[start LISTED ENTRIES]
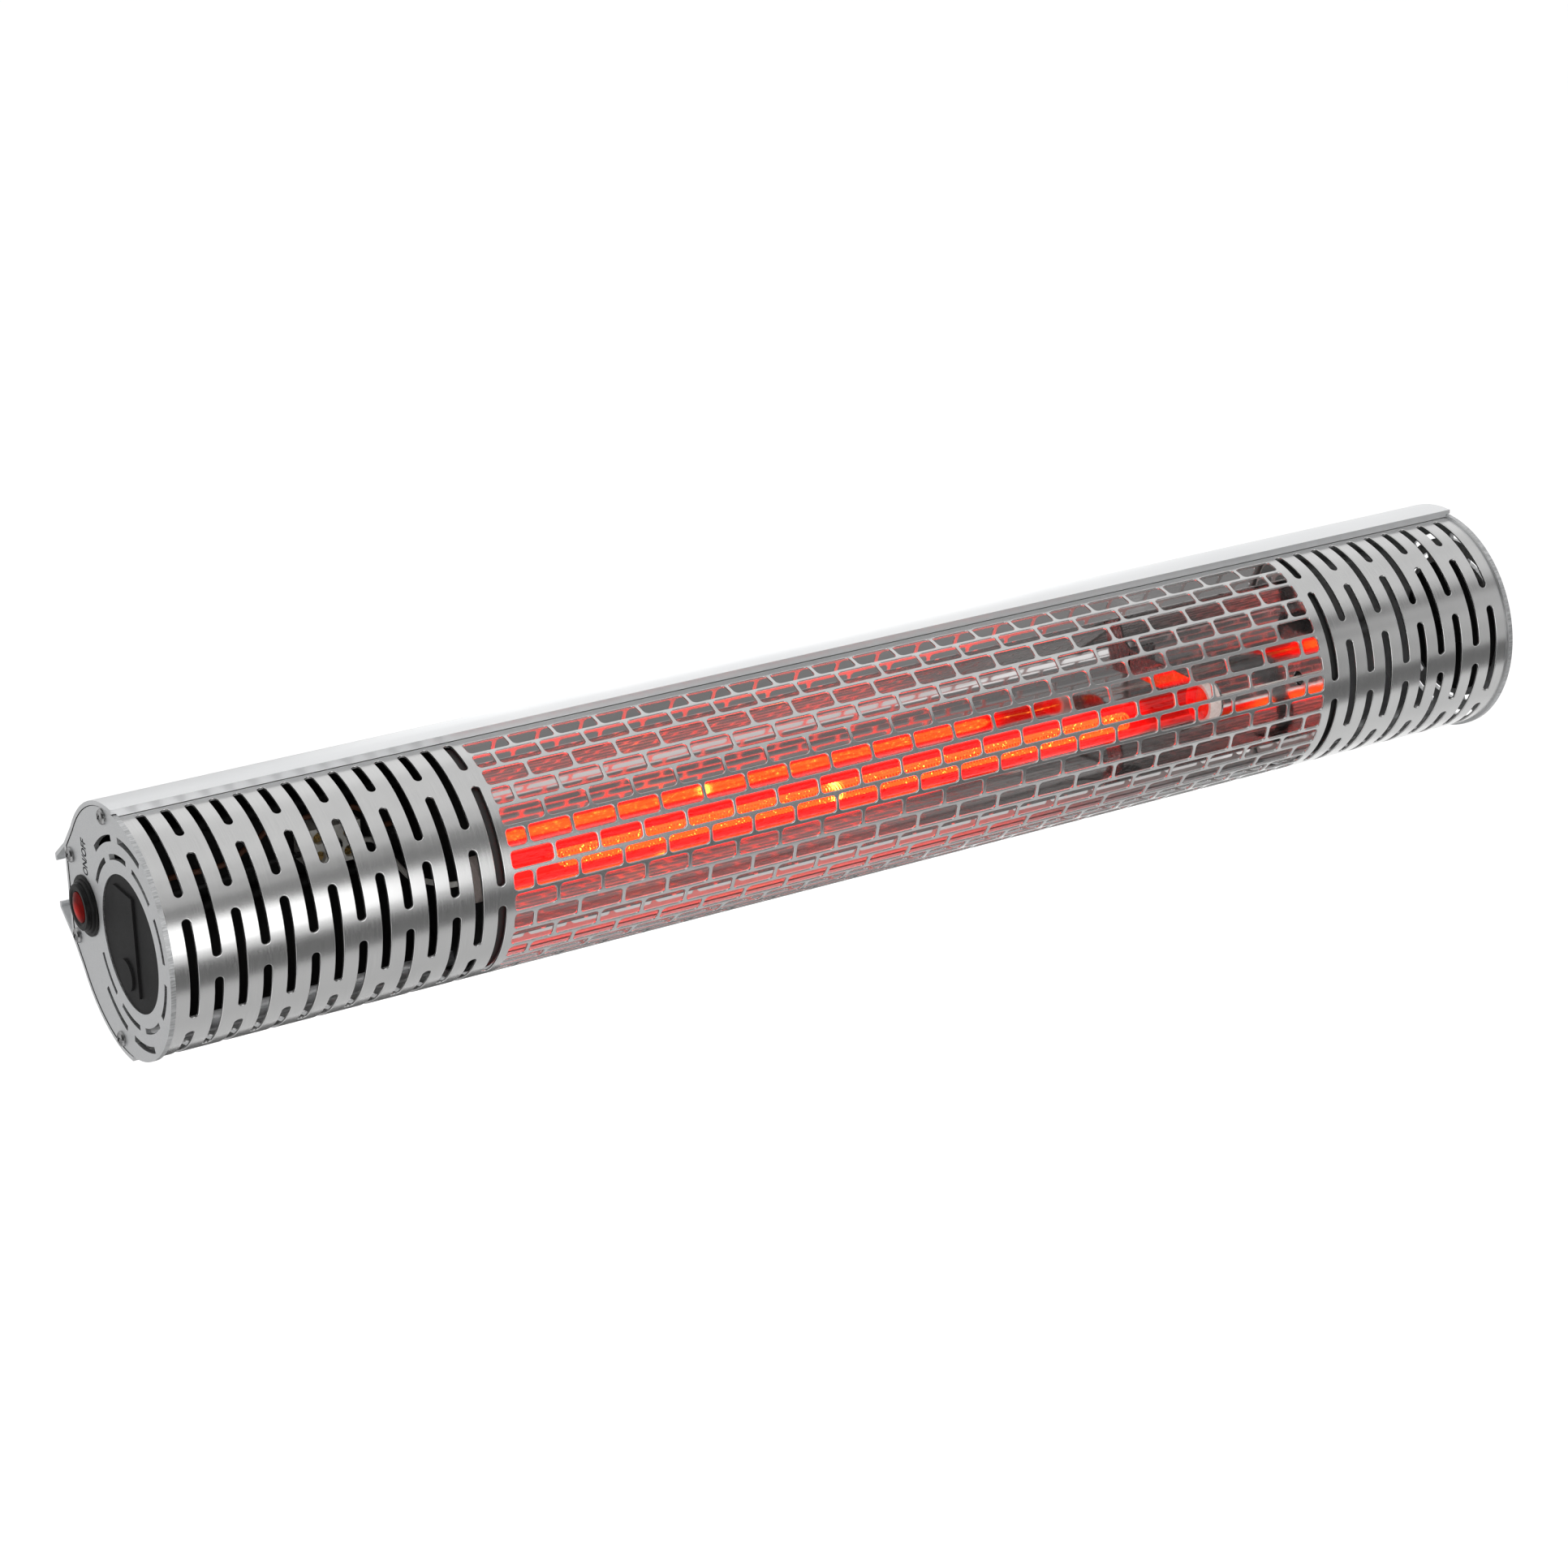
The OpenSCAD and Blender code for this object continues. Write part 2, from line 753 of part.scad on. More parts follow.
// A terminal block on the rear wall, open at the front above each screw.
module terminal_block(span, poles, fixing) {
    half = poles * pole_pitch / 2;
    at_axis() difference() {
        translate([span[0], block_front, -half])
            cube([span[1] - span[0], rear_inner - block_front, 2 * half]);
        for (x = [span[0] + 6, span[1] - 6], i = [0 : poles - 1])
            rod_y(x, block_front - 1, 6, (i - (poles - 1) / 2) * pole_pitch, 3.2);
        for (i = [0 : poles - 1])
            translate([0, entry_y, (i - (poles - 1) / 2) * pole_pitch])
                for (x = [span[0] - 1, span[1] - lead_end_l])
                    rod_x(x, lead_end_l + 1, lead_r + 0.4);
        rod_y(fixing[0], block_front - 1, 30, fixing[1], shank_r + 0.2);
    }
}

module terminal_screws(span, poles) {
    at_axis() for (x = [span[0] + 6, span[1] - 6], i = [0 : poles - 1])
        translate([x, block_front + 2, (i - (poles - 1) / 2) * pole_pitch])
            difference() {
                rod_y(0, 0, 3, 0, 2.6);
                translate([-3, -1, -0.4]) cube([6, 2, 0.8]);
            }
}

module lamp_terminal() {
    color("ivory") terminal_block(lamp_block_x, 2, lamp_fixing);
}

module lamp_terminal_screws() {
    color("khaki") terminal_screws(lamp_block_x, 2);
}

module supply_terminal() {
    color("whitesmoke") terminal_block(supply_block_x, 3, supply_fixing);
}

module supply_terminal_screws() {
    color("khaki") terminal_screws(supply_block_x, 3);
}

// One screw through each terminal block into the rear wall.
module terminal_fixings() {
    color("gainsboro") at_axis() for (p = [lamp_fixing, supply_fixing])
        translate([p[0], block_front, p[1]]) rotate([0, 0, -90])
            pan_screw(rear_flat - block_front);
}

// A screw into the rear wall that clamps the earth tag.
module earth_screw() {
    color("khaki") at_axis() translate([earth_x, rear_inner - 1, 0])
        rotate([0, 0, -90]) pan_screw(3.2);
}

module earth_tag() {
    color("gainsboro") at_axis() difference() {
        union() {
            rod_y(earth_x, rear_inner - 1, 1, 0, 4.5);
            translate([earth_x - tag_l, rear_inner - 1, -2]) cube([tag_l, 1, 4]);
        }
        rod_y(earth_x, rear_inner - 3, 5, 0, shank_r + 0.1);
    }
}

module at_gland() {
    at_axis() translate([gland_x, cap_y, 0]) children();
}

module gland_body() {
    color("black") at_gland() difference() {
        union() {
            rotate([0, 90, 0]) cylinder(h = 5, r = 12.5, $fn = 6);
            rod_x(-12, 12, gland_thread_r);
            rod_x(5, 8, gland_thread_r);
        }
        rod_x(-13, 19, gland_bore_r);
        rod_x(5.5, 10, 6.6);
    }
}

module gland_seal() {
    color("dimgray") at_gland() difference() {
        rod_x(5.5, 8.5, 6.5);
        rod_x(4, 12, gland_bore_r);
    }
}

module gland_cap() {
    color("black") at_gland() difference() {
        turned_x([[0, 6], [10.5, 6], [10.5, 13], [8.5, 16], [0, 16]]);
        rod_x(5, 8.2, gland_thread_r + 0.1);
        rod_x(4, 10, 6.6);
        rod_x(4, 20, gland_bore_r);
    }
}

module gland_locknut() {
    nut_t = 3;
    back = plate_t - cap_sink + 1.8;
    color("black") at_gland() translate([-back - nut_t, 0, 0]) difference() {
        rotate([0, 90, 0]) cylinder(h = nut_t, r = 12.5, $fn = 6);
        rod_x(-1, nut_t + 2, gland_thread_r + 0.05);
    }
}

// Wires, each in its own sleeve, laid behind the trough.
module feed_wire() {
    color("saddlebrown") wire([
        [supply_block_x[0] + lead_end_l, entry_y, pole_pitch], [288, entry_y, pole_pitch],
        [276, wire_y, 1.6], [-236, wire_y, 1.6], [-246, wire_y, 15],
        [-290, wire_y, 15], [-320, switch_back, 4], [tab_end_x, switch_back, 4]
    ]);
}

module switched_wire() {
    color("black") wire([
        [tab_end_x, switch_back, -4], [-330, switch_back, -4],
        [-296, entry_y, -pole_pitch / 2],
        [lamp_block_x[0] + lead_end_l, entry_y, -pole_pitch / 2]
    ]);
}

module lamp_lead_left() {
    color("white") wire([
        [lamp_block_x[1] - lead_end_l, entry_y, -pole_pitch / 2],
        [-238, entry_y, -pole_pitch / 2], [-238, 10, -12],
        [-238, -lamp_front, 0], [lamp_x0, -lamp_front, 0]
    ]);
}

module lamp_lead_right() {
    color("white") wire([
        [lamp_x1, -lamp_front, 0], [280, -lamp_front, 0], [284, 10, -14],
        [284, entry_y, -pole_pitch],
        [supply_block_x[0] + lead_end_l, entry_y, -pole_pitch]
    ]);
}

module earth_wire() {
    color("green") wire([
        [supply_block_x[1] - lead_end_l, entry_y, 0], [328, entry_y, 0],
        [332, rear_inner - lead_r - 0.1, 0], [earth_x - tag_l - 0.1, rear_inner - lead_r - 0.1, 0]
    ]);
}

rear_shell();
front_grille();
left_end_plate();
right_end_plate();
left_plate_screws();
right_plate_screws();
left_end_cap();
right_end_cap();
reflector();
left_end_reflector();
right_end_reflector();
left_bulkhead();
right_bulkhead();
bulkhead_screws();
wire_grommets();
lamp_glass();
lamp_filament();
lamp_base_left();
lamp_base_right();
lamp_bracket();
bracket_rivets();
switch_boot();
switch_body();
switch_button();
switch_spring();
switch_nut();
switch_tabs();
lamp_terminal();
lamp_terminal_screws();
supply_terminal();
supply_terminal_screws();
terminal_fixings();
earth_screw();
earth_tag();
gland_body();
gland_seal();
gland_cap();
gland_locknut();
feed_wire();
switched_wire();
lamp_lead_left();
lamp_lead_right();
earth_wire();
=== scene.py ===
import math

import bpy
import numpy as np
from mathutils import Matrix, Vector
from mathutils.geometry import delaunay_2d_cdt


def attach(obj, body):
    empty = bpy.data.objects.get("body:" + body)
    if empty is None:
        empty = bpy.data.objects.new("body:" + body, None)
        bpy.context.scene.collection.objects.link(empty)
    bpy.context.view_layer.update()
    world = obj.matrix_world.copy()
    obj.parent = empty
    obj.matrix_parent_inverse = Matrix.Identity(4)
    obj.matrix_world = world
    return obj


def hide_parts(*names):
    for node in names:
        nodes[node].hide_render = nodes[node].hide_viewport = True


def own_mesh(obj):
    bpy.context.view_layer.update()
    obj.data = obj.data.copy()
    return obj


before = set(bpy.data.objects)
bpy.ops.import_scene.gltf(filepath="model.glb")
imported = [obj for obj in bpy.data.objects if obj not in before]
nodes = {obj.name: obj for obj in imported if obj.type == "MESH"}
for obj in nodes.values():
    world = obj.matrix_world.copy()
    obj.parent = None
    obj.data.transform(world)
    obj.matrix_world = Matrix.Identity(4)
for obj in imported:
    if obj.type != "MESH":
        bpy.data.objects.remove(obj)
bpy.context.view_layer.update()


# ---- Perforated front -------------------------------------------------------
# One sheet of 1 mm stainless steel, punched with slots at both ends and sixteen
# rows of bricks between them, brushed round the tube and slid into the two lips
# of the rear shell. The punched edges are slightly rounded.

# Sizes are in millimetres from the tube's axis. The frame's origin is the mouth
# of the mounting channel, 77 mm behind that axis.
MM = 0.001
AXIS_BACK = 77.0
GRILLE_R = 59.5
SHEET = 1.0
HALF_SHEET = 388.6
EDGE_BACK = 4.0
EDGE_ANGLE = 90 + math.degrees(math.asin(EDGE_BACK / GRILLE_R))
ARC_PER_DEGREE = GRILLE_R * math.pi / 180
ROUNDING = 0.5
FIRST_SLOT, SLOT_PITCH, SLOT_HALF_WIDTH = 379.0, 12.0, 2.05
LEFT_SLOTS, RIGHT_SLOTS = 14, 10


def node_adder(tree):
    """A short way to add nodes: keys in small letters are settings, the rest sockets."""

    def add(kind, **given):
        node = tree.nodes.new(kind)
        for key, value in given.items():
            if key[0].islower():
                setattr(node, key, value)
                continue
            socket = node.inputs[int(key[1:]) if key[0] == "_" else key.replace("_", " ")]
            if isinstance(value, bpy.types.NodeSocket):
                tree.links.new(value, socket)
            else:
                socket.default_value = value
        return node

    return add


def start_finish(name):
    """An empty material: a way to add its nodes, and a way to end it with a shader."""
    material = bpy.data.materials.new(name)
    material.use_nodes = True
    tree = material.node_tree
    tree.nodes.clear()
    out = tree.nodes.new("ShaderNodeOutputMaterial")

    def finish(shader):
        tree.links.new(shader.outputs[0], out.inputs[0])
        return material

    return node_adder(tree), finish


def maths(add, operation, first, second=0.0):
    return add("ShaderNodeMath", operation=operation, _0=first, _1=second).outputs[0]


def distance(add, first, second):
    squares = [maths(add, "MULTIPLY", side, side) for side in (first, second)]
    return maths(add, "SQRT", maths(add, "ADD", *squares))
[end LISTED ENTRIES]
[start LISTED ENTRIES]
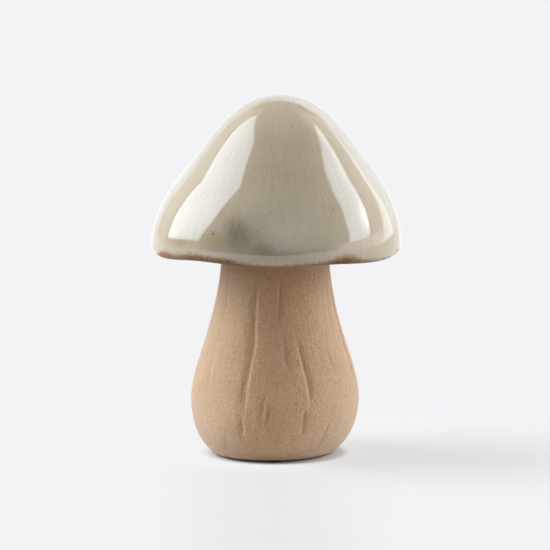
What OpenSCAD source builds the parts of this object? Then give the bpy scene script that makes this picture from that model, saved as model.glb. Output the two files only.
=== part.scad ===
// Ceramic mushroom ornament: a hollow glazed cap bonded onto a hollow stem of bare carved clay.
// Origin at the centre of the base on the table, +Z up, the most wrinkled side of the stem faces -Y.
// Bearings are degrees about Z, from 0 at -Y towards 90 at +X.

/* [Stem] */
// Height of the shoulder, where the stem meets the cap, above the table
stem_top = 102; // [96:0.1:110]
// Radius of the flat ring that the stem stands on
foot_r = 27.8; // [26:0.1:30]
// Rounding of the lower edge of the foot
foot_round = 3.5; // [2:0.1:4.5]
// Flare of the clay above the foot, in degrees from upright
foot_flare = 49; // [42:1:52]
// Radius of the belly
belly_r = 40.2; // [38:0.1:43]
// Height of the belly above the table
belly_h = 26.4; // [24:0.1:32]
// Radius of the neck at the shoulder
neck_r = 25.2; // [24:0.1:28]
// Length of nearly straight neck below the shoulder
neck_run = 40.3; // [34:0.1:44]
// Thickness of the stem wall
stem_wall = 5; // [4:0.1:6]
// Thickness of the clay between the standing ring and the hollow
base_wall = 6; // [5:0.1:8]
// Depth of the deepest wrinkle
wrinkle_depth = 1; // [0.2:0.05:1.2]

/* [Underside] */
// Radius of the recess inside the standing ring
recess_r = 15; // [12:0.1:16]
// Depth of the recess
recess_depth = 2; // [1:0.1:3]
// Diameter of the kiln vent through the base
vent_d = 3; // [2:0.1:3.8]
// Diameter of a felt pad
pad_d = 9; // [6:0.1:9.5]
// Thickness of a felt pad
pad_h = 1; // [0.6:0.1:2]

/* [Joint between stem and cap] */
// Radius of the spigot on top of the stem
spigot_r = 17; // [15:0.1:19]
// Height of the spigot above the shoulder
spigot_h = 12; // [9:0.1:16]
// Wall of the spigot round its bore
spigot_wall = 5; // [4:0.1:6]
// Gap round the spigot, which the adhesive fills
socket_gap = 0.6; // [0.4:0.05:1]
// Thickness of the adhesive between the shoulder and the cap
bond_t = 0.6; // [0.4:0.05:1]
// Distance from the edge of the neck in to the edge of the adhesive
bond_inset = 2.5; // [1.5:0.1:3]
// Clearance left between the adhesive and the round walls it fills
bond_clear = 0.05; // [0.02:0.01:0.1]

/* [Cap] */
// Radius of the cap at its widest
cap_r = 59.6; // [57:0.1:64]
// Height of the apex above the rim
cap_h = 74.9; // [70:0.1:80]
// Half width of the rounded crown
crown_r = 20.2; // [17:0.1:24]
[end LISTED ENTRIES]
- WHAT IS REQUIRED: Exactly and only the lines from the line with "rear_shell();" to the line with "bpy.data.objects.remove(obj)", both included, are to be printed.

- TASK ANSWER:
rear_shell();
front_grille();
left_end_plate();
right_end_plate();
left_plate_screws();
right_plate_screws();
left_end_cap();
right_end_cap();
reflector();
left_end_reflector();
right_end_reflector();
left_bulkhead();
right_bulkhead();
bulkhead_screws();
wire_grommets();
lamp_glass();
lamp_filament();
lamp_base_left();
lamp_base_right();
lamp_bracket();
bracket_rivets();
switch_boot();
switch_body();
switch_button();
switch_spring();
switch_nut();
switch_tabs();
lamp_terminal();
lamp_terminal_screws();
supply_terminal();
supply_terminal_screws();
terminal_fixings();
earth_screw();
earth_tag();
gland_body();
gland_seal();
gland_cap();
gland_locknut();
feed_wire();
switched_wire();
lamp_lead_left();
lamp_lead_right();
earth_wire();
=== scene.py ===
import math

import bpy
import numpy as np
from mathutils import Matrix, Vector
from mathutils.geometry import delaunay_2d_cdt


def attach(obj, body):
    empty = bpy.data.objects.get("body:" + body)
    if empty is None:
        empty = bpy.data.objects.new("body:" + body, None)
        bpy.context.scene.collection.objects.link(empty)
    bpy.context.view_layer.update()
    world = obj.matrix_world.copy()
    obj.parent = empty
    obj.matrix_parent_inverse = Matrix.Identity(4)
    obj.matrix_world = world
    return obj


def hide_parts(*names):
    for node in names:
        nodes[node].hide_render = nodes[node].hide_viewport = True


def own_mesh(obj):
    bpy.context.view_layer.update()
    obj.data = obj.data.copy()
    return obj


before = set(bpy.data.objects)
bpy.ops.import_scene.gltf(filepath="model.glb")
imported = [obj for obj in bpy.data.objects if obj not in before]
nodes = {obj.name: obj for obj in imported if obj.type == "MESH"}
for obj in nodes.values():
    world = obj.matrix_world.copy()
    obj.parent = None
    obj.data.transform(world)
    obj.matrix_world = Matrix.Identity(4)
for obj in imported:
    if obj.type != "MESH":
        bpy.data.objects.remove(obj)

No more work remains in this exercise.